Samuel, 17 ans, son fils, palefrenier, s’est empressé de venir à sa rencontre après son travail : «Mo vrémen kontan mo avek mo mama. Sé mo pli zoli kado.»

Pendant deux heures, détenues et familles ont savouré ce précieux temps de fête. Un projet mis en place depuis le mois d’octobre, confirment Josian Babet, responsable de communication de la prison et Mirella Latchman, Assistant Superintendent à la Open Prison des femmes. «Noël est un moment fort. Nous voulons préserver ce lien familial et encourager les jeunes à voir leur maman.
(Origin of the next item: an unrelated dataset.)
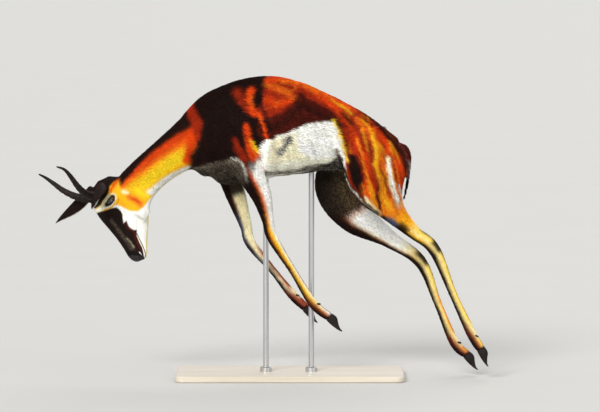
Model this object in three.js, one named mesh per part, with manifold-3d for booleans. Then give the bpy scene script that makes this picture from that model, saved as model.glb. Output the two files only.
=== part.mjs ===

Une semaine avant Noël d’ailleurs, nous avons procédé à une remise de cadeaux des détenues à leurs enfants», déclare notre interlocuteur.

Pour sa part, Mirella Latchman constate l’allégresse se distillant au sein de cette réunion familiale : «C’est important de faire ces activités. De plus, à Noël, les détenues sont vraiment tristes. Nous devons essayer de conserver cet esprit familial. D’ailleurs, l’Open Prison est basée sur un modèle australien oeuvrant pour la réhabilitation. Chaque détenue a ses propres responsabilités. On leur inculque ces valeurs pour qu’elles puissent se réinsérer à leur sortie et retrouver leur vie familiale, de mère et d’épouse.»

En effet, si Laura est devenue une spécialiste en cuisine, Marie-Ange, elle, maîtrise la couture du bout des doigts. «Zamé mo tinn trap enn masinn dan mo lavi. Aster-la, mo finn appran fer uniform, nap, té doryé. Mo kapav anbeli mo lakaz», espère- t-elle. Côté travail, elle se fie à sa débrouillardise mais aussi à une petite entreprise alimentaire qu’elle avait montée avant son incarcération.

«Nou dan prizon parski noun foté. Mé la noun réabilité. Mo pé trouv létan pass dousman mé mo pa per. Mo finn gagn bokou kour dan prizon ki finn permet mwa rélévé», ajoute-t-elle. Quant à Laura qui mitonne les plats pour les petits-déjeuners, goûters, déjeuners et dîners, à sa libération, son objectif est de rattraper le temps perdu auprès de sa famille et de chercher un bon emploi.

Mais l’heure est aux réjouissances. En musique, en paroles et autour d’un repas, le coeur des détenues et familles bat à l’unisson.